Moreover, water and sewer rates would have had to go up, regardless of whether or not the lease was approved, Sites said.

“Obviously rates would have had to rise if we maintained the water system, because of our infrastructure upgrades. So to pin this all on Suez I think is a bit of a mistake, considering there would have been an increase coming based on the improvements that we would have been required to make,” Sites said.

Woodworth was one of five Democrats on the ballot for Tuesday’s primary. He ran as a team with incumbents Lloyd and Willenbecher, both of whom were also appointed to council in 2018 and were also running for their first full term on council.

Besides his comment regarding Sites, Woodworth said he is “thrilled” that himself, Willenbecher and Lloyd are all advancing to the November ballot.

“The three of us have spent the past few months meeting with residents to better understand the issues they’re facing in our town, and will continue to do so as we prepare for fulfilling the hope of four more years of serving the Middletown community.”

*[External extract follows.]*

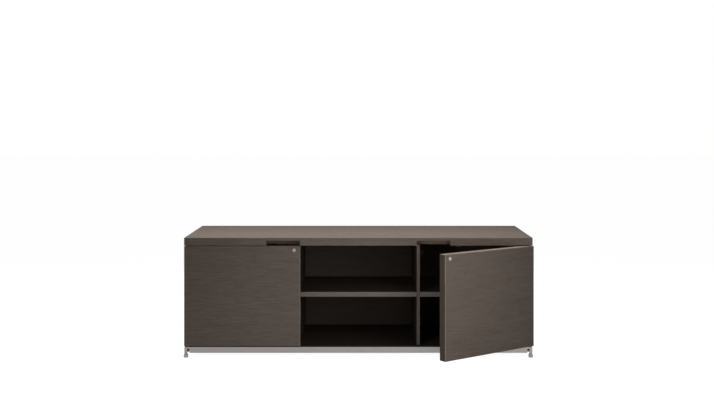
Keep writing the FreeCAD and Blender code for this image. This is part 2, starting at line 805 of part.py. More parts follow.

“I am grateful to the voters for allowing Angela Lloyd, Mike Woodworth and I to advance to the general election in November,” said Willenbecher, who was appointed to council in December to replace former council President Damon Suglia, who resigned.

“As I traveled between the six polling stations, I never tired of watching citizens exercise a most precious right, responsibility and privilege and walking out wearing an ‘I Voted’ sticker. I hope to see even more voters in November. But now back to work,” Willenbecher continued in her statement. “For the next five months we will continue to meet and talk to residents about the issues they believe are most important for the borough and ideas for solutions.”

The most pressing issues she sees are the borough’s ordinance prohibiting more than two unrelated people from living in the same house, the “ongoing contest” with Suez, and the 2020 budget, Willenbecher said.

She will also focus on areas of special concern to her, such as addressing blight and abandoned properties, and devising plans to upgrade neighborhood parks.

Lloyd did not respond to a request for comment.